Kate Bulkley, Media Analyst.

Media Money: Is Michael Grade right to stamp his feet about Google and YouTube?

By Kate Bulkley

Broadcast News

For Broadcast September 17, 2008

ITV executive chairman Michael Grade described YouTube and Google as "parasites" because they don't create quality content, they steal advertisers, aren't regulated - and generally spoil his day.

"Google and YouTube are just parasites," Grade told an IBC audience in a taped interview. "The day they start spending £1bn a year on content is the day I'll start worrying."

But of course Grade is, and should be, worried already. Google has said time and again that it is not a content producer, that its ambition is to index the world's content, working with creators like ITV. Well, Google may not look like a traditional media company, but on the web the very exercise of organising content and ranking it creates a content-consumption model. Google offers the chance to add feedback ("add a comment…") to the content it -carries, thereby creating new content, driving more traffic and attracting more advertisers.

YouTube is already the biggest online video service and Google also owns Blogger, one of the most popular blogging services, and Knol, a sort of Wikipedia-like knowledge-sharing site. Google is digitising millions of books it will make available through its search service and it already publishes financial information on Google Finance.

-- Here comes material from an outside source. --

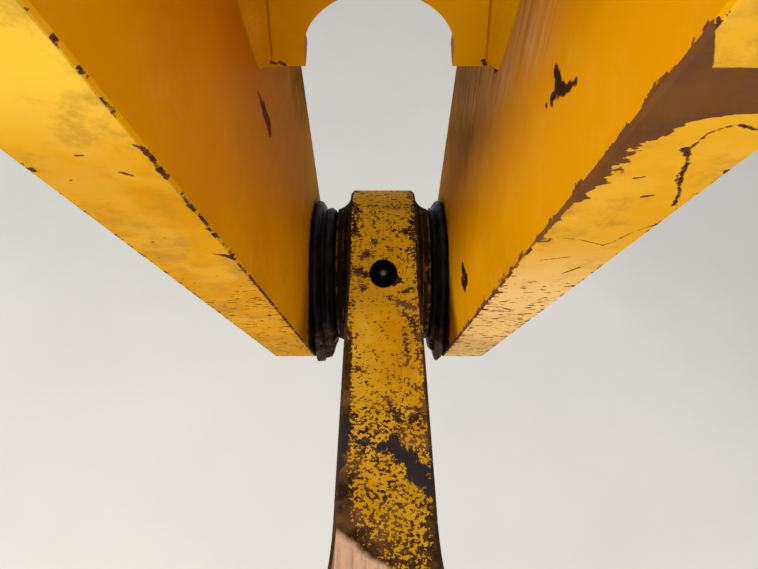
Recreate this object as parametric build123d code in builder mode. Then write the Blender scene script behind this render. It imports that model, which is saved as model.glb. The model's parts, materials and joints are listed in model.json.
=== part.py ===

Google is competing for talent, advertisers and users with other content sites and creators - doesn't that sound like a media company? Google may not have sprung from traditional media, but traditional media is facing the challenge it brings. Rather than complaining, ITV should be concerned with out-thinking Google on its own turf. The challenge for Grade and his team is to come up with a few ways of spoiling Google's day.